-- Begin SOURCE MATERIAL --

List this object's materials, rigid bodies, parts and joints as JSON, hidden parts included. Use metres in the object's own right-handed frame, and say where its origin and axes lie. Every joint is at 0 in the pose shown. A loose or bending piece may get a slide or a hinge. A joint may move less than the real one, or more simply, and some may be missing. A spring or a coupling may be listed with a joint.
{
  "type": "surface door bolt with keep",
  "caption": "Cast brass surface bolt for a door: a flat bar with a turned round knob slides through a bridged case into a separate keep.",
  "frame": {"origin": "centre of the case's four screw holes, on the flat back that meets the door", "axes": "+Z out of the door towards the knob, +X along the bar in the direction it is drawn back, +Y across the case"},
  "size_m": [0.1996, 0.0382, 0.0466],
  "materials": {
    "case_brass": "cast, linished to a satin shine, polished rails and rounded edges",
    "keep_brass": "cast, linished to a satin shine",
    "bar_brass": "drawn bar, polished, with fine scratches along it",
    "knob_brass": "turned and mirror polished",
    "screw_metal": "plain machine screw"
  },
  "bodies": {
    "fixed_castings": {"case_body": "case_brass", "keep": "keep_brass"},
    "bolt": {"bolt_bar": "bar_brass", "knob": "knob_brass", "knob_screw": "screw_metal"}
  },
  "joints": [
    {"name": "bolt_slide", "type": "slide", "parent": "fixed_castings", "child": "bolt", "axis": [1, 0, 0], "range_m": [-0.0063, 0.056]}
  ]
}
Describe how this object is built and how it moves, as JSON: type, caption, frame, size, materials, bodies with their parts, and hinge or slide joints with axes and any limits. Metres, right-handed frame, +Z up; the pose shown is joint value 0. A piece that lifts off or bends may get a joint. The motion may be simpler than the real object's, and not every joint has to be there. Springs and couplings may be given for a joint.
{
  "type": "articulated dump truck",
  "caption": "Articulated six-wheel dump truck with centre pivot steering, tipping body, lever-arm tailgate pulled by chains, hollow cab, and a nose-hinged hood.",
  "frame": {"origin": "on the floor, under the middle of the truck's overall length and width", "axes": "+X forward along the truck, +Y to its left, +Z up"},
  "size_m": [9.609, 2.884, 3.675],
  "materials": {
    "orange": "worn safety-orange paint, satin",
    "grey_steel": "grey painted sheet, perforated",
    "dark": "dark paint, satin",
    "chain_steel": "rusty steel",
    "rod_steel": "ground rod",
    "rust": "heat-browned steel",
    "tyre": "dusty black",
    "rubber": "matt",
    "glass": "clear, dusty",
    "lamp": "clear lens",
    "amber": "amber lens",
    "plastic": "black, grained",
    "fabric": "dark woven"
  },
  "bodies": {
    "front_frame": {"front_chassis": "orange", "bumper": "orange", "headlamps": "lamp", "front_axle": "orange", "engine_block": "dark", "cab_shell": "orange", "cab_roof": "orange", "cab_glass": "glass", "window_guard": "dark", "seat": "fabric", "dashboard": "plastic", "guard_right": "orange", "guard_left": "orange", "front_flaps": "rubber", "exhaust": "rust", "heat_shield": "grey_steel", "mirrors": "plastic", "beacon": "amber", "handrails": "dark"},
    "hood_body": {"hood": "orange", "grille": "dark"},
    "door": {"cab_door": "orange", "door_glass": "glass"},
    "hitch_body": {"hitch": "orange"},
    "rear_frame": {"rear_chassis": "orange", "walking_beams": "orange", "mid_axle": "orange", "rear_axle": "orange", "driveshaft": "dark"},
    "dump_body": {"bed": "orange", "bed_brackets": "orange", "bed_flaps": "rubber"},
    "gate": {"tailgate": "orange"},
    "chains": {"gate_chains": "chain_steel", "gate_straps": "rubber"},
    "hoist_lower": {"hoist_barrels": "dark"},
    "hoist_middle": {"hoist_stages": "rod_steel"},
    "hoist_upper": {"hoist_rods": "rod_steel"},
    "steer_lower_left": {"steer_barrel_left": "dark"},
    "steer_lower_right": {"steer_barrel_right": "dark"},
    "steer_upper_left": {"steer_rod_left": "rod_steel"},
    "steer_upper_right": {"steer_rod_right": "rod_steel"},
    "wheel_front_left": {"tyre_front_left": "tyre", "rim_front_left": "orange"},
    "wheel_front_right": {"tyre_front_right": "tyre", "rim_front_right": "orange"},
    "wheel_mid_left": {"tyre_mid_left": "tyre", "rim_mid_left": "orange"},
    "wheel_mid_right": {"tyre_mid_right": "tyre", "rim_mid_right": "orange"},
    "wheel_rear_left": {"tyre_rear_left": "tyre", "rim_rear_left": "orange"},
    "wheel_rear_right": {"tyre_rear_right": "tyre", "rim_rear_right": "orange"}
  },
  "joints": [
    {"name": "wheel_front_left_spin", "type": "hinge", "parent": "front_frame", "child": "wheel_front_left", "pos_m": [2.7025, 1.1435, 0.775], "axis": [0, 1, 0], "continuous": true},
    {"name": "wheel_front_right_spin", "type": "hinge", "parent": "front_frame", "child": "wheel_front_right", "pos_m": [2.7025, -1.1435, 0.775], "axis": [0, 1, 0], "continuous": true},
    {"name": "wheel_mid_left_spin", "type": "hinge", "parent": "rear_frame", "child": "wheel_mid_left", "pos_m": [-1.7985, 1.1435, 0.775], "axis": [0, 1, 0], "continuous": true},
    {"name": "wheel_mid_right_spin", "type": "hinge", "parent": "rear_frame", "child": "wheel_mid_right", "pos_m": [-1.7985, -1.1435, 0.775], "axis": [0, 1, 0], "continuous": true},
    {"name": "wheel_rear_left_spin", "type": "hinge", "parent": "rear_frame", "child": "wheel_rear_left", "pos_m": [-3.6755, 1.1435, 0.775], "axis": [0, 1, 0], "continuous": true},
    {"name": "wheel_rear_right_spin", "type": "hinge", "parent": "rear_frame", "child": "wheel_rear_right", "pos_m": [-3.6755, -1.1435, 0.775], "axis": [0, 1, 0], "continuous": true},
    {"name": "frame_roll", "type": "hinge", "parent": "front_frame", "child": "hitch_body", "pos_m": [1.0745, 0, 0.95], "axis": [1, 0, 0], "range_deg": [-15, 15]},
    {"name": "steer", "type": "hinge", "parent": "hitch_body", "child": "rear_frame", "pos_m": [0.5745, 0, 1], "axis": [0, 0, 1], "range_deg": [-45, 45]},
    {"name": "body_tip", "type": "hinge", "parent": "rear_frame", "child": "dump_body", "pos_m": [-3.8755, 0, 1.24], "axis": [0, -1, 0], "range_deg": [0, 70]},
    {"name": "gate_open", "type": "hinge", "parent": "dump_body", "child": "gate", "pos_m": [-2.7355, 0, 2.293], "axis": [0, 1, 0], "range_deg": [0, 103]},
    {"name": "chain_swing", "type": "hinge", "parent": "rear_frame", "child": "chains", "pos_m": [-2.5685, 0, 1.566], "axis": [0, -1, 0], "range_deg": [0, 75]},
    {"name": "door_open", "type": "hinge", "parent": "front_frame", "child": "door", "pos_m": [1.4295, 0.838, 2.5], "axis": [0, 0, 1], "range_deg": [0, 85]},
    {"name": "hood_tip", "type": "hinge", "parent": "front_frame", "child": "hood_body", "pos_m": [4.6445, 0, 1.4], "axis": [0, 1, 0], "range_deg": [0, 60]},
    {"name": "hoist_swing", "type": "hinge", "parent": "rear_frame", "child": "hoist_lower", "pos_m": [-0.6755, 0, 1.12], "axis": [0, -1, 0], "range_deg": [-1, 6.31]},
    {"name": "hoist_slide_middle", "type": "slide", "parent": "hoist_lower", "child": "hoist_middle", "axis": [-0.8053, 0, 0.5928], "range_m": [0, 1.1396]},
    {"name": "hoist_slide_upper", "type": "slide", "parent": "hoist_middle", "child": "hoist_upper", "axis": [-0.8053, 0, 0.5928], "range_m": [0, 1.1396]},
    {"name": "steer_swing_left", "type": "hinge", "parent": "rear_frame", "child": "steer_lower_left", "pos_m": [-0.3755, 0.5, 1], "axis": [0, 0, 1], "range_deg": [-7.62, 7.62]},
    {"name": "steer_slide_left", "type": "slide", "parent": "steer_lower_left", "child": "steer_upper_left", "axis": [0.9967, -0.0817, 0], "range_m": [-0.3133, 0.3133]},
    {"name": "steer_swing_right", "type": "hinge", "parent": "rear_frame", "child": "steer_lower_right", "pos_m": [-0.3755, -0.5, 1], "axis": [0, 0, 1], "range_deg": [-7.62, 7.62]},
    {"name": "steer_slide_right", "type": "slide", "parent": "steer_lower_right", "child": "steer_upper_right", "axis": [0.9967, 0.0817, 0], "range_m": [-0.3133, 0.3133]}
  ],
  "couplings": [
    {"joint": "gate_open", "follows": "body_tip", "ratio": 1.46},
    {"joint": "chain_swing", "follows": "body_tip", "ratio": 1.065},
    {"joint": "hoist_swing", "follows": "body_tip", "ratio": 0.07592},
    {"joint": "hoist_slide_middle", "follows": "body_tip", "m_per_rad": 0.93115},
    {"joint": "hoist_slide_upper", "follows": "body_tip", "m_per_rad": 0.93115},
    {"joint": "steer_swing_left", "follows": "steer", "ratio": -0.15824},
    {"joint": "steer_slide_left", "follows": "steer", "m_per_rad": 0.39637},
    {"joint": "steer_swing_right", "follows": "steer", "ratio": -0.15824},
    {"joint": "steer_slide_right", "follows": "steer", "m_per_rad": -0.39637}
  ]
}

-- End SOURCE MATERIAL --
-- Begin SOURCE MATERIAL --

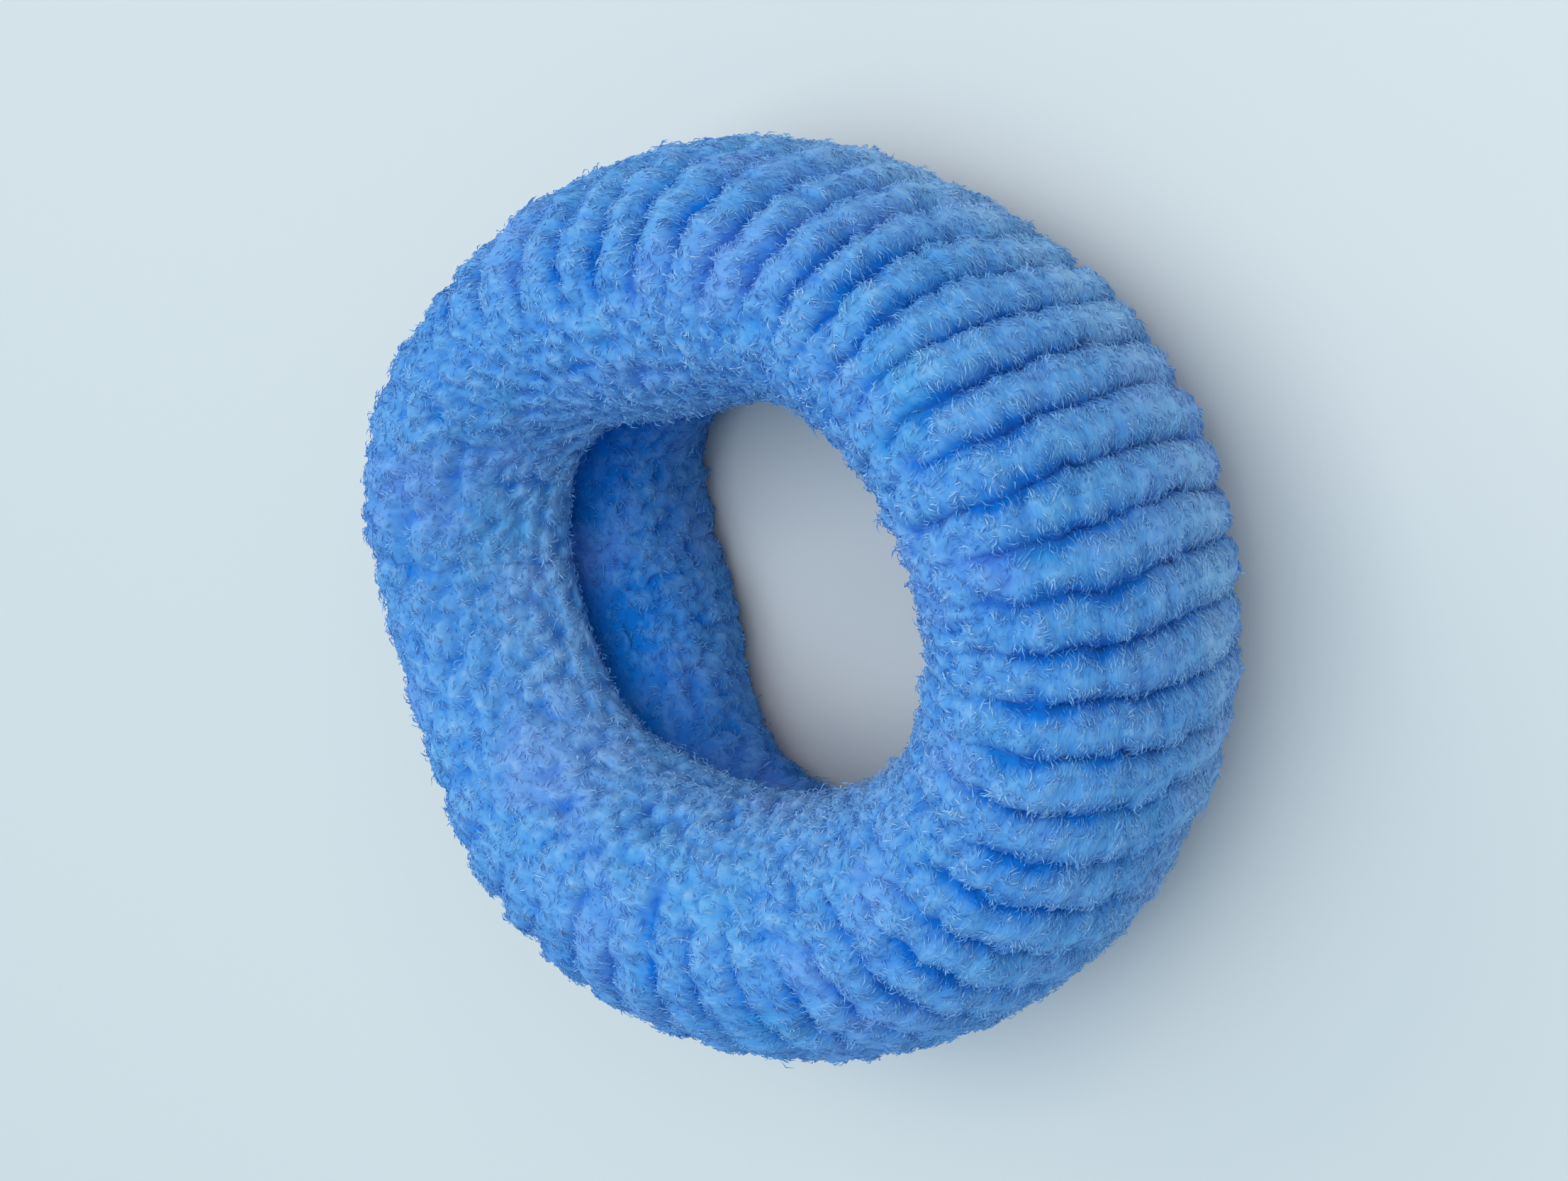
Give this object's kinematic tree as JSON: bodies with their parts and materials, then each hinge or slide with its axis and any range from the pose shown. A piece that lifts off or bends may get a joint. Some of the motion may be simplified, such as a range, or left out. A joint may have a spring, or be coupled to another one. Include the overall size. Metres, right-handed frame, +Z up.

-- End SOURCE MATERIAL --

THE EXERCISE
Locate the string "overall" in the listing above and copy every line where it occurs.

TASK SOLUTION
  "frame": {"origin": "on the floor, under the middle of the truck's overall length and width", "axes": "+X forward along the truck, +Y to its left, +Z up"},
Give this object's kinematic tree as JSON: bodies with their parts and materials, then each hinge or slide with its axis and any range from the pose shown. A piece that lifts off or bends may get a joint. Some of the motion may be simplified, such as a range, or left out. A joint may have a spring, or be coupled to another one. Include the overall size. Metres, right-handed frame, +Z up.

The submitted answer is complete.